I happened to be in Costa in byelection Eastleigh for a panini lunch on Wednesday and was struck by the fact that it was pretty busy in a town of only middling prosperity (more people in it than in Poundland round the corner). That's the way it is in Britain now, plenty of people who have enough money to enjoy Costa's and plenty who don't. "It is Costa which pay its taxes, unlike Starbucks and Caffe Nero," I assured a colleague.
But it's also hard work for staff (mostly local in Eastleigh, I think) getting the coffee and panini orders right, all for the £7.15 an hour that Benedictus reports. "I was going to be there [in Starbucks in Belfast] all the time anyway, so I might as well be paid," explained one barista.

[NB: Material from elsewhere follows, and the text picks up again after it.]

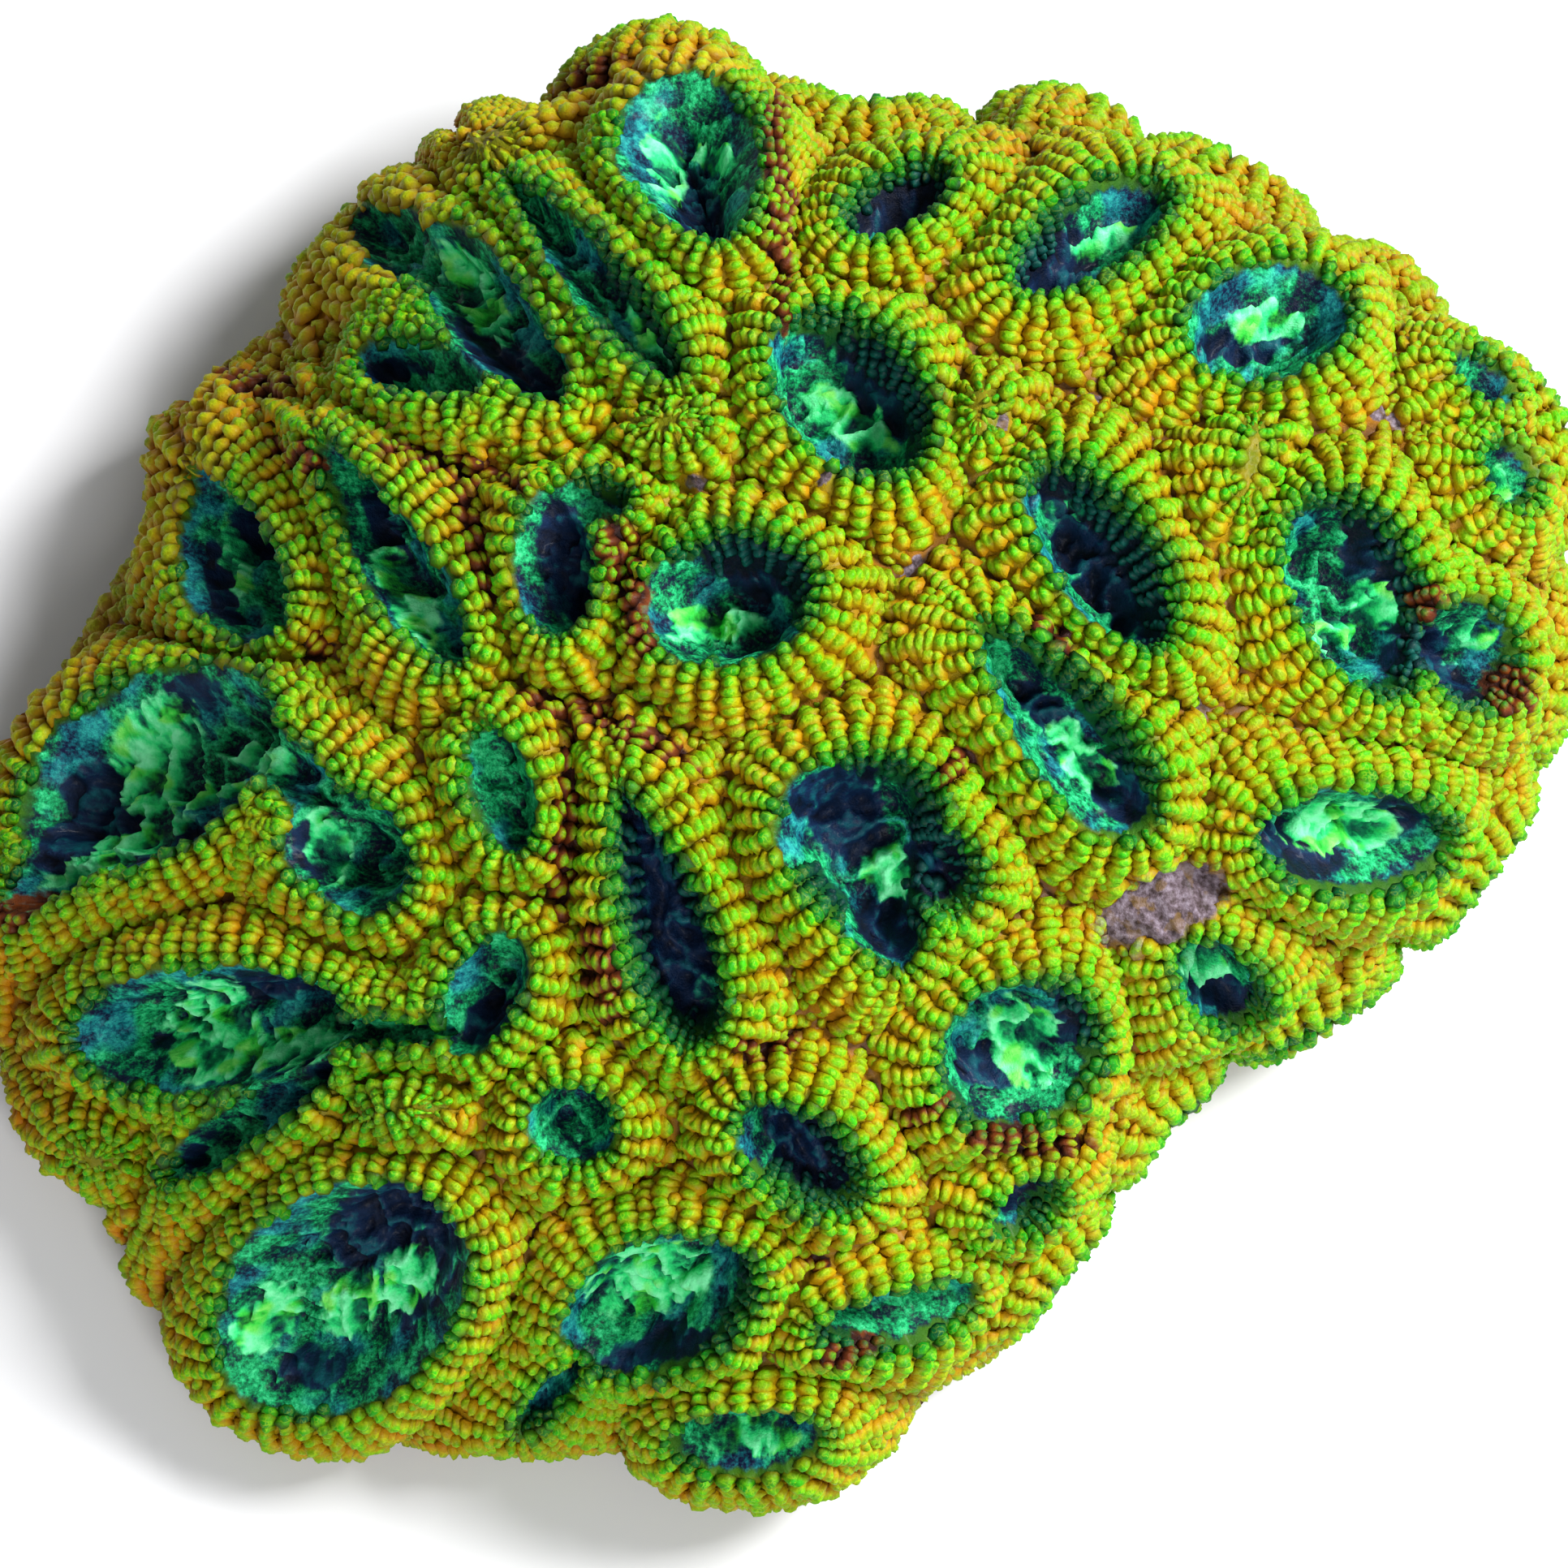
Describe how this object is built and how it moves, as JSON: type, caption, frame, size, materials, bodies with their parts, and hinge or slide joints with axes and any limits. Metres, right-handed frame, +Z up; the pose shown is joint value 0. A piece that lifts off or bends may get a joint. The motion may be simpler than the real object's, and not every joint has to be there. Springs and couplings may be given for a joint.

Coming back along the M3, I used Starbucks to write my report because it has the free Wi-Fi I needed. It was busy too, a young family cheerfully slurping ice-cream at the next table, Brits who can afford it.
But that's the rub of the employment figures (as the FT predictably notes in its report). Unemployment is up 10,000 to 2.5 million – lower than analysts were predicting when the recession and austerity first bit deep – and the jobless rate inched up to 7.8% from 7.7%. That's low by Greek or Spanish standards (25% plus) and at 29.7 million there is a record number of people in work, 13.8 million of them women.
However, the price paid for that flexible labour market – which makes it both easier to hire and fire than in a French tyre factory – is that pay is still falling in real terms as average earnings again fail to keep up with inflation as they have since 2009, up 1.2% in the fourth quarter against inflation rate of 2.9%.
That appears to confirm trends that suggest much of Britain is heading towards a low productivity/low wage economy – the evidence being that more workers are producing the same amount of goods and services, as Larry Elliott notes, pricing themselves into work by accepting lower pay in tough times. It's the right call, but it's a tough one.
There is a macro-economic price to be paid as well as a personal one. Together with higher bills, lower in-work benefits and higher taxes, that constitutes serious downward pressure on demand, which helps keep the economy in the doldrums. If individuals are still paying down debts they acquired in the boom decade and companies are nervous about investing their cash piles in an uncertain economy.
It's government spending, via the public sector, that keeps the ship afloat. That's why it's so hard for George Osborne to meet his own targets – he's caught in a downward spiral when even the 4G mobile spectrum sale tanks – and why Sir Mervyn King, outgoing governor of the Bank of England, wanted to pump some more helicopter funny money into the economy but (as we just learned) was outvoted by 6 to 3.
When so staid a figure as King is sounding a bit like a leftie, times must still be pretty scary. But more jobs is always better than fewer. Better to see a coffee cup half full than half empty.